• _Task to carry out_
Reproduce, exactly and in full, only the lines below from the one containing "Model this object" through the one containing "SAMPLE_STEP = 0.0025".

Extracted data entries:

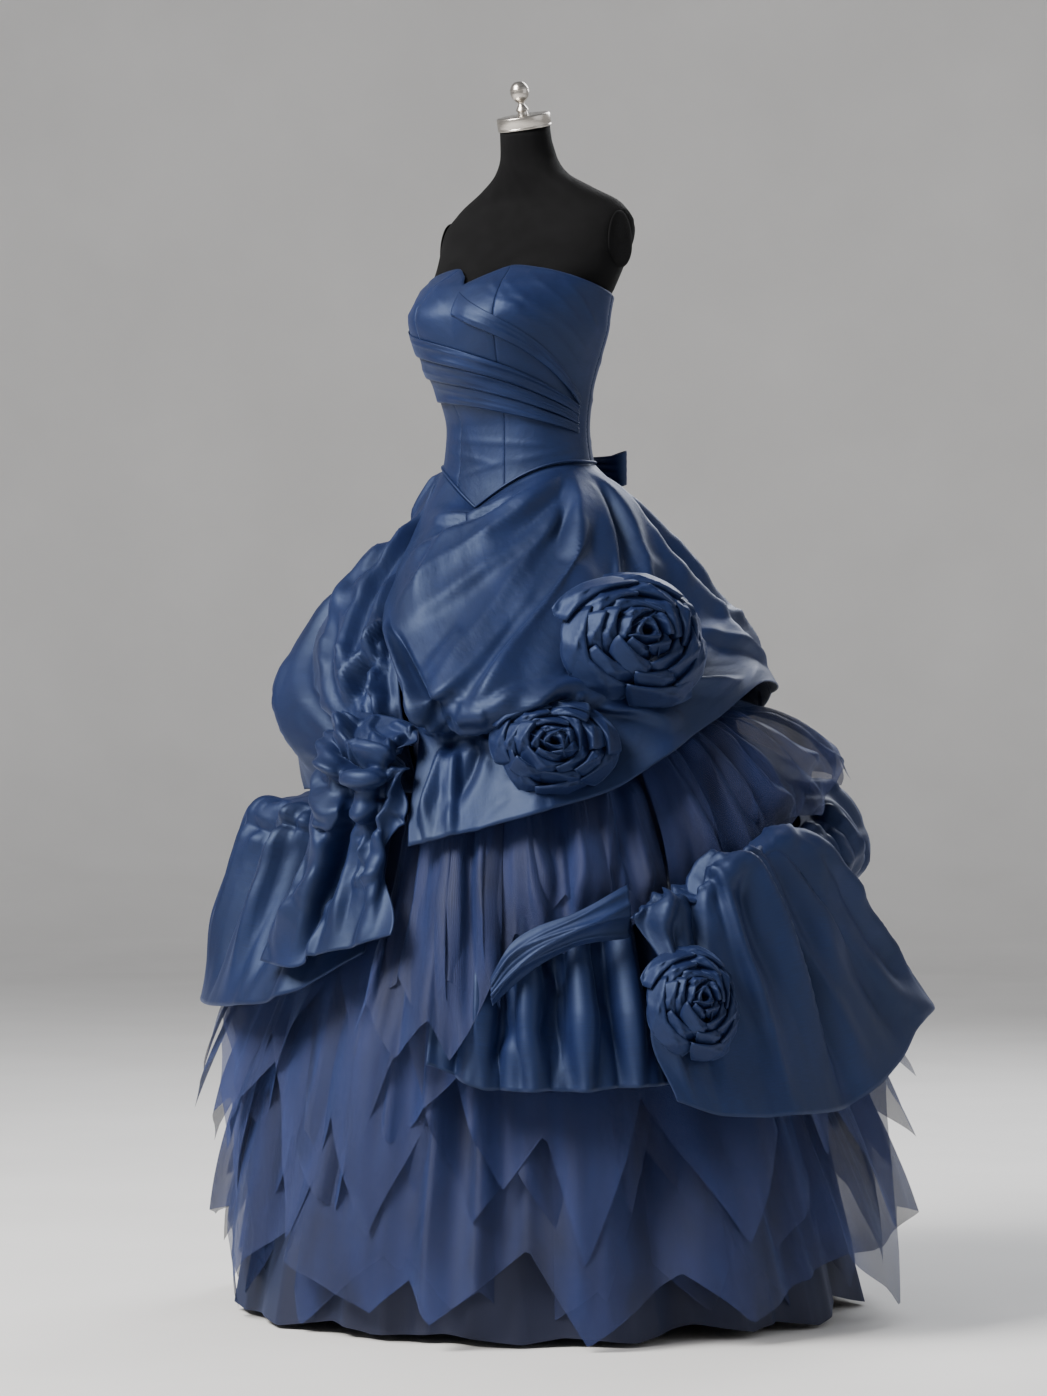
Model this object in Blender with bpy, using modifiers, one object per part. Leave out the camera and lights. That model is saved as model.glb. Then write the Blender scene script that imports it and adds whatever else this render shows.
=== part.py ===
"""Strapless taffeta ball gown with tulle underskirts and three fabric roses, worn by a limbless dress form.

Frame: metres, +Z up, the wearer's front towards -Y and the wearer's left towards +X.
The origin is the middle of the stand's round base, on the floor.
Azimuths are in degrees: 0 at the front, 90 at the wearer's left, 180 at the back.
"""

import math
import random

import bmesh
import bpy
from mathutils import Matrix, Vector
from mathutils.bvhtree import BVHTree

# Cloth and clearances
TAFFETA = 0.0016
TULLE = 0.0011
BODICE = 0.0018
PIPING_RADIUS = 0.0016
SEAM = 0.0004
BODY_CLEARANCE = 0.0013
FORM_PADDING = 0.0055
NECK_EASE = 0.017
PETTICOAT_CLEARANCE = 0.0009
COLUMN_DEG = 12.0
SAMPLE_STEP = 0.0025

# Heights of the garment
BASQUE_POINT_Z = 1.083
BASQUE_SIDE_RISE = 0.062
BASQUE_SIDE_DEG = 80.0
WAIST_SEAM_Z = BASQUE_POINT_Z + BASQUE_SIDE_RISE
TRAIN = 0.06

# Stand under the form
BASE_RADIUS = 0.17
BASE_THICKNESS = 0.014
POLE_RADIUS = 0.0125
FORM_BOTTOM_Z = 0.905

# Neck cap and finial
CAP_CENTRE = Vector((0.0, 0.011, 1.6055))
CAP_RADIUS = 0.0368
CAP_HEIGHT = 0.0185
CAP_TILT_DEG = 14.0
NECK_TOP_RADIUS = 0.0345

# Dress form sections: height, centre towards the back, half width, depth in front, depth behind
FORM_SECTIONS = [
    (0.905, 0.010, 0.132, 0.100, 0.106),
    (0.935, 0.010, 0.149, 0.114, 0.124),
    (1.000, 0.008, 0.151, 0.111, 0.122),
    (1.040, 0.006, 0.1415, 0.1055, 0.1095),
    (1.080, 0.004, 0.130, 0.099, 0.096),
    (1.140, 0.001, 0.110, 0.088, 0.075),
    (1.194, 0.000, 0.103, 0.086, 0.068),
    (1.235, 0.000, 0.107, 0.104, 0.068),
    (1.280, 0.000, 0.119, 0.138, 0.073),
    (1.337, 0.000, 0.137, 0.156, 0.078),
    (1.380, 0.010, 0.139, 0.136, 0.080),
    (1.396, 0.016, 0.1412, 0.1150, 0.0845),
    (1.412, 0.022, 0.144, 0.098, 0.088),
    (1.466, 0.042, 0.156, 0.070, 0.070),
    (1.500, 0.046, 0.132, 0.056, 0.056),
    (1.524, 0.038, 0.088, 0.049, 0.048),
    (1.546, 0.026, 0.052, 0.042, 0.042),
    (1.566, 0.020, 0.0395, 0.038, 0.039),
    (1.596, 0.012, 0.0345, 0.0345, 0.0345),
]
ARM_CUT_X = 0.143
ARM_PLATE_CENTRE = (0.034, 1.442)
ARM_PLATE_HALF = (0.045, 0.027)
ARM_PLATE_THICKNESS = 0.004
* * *
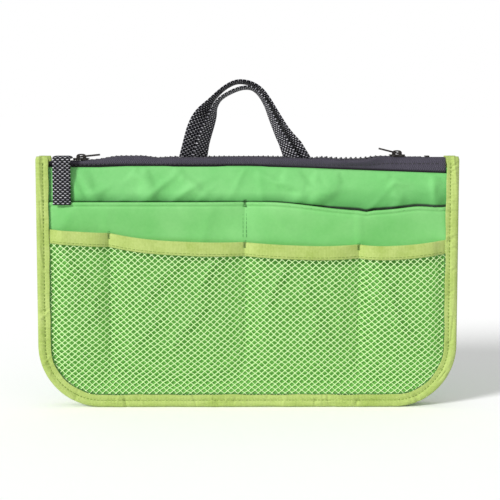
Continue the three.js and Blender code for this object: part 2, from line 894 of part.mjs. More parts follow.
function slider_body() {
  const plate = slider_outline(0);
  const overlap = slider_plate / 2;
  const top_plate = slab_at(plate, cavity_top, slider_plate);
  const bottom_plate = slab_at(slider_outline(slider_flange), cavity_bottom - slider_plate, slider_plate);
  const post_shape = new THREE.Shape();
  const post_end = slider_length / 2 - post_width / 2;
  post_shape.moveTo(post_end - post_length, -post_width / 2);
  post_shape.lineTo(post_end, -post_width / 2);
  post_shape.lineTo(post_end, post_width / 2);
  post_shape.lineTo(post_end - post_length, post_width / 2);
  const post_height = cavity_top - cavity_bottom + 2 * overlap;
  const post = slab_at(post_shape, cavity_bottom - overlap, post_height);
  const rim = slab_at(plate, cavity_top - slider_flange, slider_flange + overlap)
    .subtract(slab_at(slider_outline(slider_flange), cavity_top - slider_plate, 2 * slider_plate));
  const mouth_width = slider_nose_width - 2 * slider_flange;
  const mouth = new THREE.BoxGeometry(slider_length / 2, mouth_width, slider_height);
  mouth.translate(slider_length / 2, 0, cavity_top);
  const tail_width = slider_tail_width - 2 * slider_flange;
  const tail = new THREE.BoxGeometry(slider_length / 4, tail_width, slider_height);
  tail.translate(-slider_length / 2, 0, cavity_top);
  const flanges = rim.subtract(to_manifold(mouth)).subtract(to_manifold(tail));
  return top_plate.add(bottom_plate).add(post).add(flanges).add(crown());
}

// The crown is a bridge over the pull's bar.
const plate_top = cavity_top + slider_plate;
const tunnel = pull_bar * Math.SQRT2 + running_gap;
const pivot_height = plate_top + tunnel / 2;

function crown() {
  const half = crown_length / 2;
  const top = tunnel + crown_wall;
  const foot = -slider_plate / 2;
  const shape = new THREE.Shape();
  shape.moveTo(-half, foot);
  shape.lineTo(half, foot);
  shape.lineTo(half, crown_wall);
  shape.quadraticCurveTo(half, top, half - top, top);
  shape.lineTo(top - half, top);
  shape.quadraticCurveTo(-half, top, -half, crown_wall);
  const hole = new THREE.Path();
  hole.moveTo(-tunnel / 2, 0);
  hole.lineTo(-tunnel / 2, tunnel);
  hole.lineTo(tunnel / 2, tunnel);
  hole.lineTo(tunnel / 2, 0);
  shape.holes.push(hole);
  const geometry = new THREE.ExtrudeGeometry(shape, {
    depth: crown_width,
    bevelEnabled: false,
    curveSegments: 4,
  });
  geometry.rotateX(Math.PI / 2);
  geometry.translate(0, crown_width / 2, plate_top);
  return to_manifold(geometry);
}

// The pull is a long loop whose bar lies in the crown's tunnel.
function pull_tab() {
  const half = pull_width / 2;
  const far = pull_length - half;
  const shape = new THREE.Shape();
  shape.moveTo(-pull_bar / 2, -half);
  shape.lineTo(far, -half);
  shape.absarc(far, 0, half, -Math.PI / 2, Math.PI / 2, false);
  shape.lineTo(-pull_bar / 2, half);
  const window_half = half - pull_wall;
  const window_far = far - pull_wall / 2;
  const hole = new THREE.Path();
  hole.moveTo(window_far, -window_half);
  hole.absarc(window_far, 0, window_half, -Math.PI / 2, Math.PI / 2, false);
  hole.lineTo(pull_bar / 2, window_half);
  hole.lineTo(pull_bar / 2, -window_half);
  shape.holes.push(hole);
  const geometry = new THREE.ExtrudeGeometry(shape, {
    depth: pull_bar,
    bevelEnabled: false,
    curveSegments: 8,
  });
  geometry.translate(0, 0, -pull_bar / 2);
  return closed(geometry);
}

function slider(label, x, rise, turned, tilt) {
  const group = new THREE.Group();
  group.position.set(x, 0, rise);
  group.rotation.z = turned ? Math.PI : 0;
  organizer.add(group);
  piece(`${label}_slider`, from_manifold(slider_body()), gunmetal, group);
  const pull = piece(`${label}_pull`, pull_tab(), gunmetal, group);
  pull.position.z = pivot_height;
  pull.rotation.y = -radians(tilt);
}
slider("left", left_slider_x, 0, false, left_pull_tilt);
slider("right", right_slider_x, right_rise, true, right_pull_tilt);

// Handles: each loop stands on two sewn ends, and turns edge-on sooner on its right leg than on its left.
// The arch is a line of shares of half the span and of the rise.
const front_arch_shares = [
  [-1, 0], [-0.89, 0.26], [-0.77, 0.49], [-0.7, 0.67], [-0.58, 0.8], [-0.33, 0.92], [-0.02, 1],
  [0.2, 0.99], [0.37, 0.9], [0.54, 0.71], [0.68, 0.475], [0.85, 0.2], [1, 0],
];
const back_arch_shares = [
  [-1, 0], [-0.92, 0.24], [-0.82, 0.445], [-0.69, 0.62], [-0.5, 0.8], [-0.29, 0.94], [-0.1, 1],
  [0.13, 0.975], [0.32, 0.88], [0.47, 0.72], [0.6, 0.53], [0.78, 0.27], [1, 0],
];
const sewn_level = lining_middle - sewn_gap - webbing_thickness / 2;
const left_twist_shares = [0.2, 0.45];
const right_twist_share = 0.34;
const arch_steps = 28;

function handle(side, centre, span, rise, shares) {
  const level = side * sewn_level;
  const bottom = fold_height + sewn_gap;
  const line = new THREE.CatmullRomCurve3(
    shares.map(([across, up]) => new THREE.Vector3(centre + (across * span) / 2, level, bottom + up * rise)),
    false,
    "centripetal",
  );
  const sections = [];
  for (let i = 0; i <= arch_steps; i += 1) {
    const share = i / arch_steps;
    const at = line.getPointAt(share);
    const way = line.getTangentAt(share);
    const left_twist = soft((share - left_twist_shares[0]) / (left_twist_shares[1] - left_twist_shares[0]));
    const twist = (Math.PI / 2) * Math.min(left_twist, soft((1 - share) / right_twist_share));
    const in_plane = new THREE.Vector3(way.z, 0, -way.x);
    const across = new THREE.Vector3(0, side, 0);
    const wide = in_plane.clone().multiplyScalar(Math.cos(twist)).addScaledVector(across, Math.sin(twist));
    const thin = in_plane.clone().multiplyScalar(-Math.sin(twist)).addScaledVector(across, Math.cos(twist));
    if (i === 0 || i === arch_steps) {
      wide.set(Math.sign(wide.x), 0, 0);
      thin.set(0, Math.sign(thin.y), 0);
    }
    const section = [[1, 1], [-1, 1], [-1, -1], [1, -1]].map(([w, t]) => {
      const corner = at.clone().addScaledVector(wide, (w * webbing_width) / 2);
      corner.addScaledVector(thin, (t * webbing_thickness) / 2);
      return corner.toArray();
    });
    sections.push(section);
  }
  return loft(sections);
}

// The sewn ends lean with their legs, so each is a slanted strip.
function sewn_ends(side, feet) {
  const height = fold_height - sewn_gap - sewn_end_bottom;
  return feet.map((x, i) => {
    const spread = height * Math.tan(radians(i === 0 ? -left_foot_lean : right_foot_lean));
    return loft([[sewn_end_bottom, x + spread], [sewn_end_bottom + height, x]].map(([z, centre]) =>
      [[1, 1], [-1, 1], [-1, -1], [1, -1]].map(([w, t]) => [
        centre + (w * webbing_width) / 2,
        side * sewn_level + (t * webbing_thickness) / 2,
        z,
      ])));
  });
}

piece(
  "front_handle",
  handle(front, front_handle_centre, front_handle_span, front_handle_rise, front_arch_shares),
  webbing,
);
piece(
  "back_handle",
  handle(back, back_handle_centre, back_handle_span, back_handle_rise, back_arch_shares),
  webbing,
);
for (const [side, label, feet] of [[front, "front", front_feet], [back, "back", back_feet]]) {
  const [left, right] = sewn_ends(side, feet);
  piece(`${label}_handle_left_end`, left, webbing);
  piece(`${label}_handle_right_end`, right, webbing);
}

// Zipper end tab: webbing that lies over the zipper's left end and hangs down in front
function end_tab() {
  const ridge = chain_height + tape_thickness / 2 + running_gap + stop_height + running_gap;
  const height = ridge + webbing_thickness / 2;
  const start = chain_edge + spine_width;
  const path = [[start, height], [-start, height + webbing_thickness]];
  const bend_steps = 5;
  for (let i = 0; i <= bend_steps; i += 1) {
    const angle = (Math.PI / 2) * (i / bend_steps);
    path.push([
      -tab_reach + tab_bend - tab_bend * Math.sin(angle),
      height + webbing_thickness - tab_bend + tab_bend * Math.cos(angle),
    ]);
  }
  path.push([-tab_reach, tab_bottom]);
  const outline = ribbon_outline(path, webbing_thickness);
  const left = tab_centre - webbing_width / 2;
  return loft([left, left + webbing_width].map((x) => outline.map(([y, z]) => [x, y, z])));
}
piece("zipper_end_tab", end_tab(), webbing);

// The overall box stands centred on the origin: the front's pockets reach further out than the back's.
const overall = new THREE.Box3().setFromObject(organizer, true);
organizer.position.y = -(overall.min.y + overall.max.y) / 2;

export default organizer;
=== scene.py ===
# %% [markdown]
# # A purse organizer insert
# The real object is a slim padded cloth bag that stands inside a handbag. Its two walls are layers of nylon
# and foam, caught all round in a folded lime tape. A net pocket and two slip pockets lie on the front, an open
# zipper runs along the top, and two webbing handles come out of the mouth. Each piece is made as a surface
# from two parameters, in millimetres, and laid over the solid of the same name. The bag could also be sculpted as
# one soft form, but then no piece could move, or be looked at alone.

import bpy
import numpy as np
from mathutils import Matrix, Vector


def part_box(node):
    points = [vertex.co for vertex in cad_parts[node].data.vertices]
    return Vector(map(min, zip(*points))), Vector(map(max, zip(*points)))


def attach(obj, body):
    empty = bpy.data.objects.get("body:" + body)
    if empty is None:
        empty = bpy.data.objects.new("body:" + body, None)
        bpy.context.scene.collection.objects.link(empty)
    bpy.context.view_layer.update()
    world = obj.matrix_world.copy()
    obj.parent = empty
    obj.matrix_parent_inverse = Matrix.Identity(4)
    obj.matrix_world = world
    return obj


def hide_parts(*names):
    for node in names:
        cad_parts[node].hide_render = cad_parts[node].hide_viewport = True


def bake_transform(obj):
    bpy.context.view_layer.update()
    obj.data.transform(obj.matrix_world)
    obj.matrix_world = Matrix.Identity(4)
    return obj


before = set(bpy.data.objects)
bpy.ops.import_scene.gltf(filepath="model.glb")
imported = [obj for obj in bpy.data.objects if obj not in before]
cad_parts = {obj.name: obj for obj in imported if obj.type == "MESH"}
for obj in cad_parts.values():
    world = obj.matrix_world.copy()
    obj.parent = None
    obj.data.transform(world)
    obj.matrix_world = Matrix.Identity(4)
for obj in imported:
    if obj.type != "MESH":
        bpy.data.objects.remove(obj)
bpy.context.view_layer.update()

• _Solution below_
Model this object in Blender with bpy, using modifiers, one object per part. Leave out the camera and lights. That model is saved as model.glb. Then write the Blender scene script that imports it and adds whatever else this render shows.
=== part.py ===
"""Strapless taffeta ball gown with tulle underskirts and three fabric roses, worn by a limbless dress form.

Frame: metres, +Z up, the wearer's front towards -Y and the wearer's left towards +X.
The origin is the middle of the stand's round base, on the floor.
Azimuths are in degrees: 0 at the front, 90 at the wearer's left, 180 at the back.
"""

import math
import random

import bmesh
import bpy
from mathutils import Matrix, Vector
from mathutils.bvhtree import BVHTree

# Cloth and clearances
TAFFETA = 0.0016
TULLE = 0.0011
BODICE = 0.0018
PIPING_RADIUS = 0.0016
SEAM = 0.0004
BODY_CLEARANCE = 0.0013
FORM_PADDING = 0.0055
NECK_EASE = 0.017
PETTICOAT_CLEARANCE = 0.0009
COLUMN_DEG = 12.0
SAMPLE_STEP = 0.0025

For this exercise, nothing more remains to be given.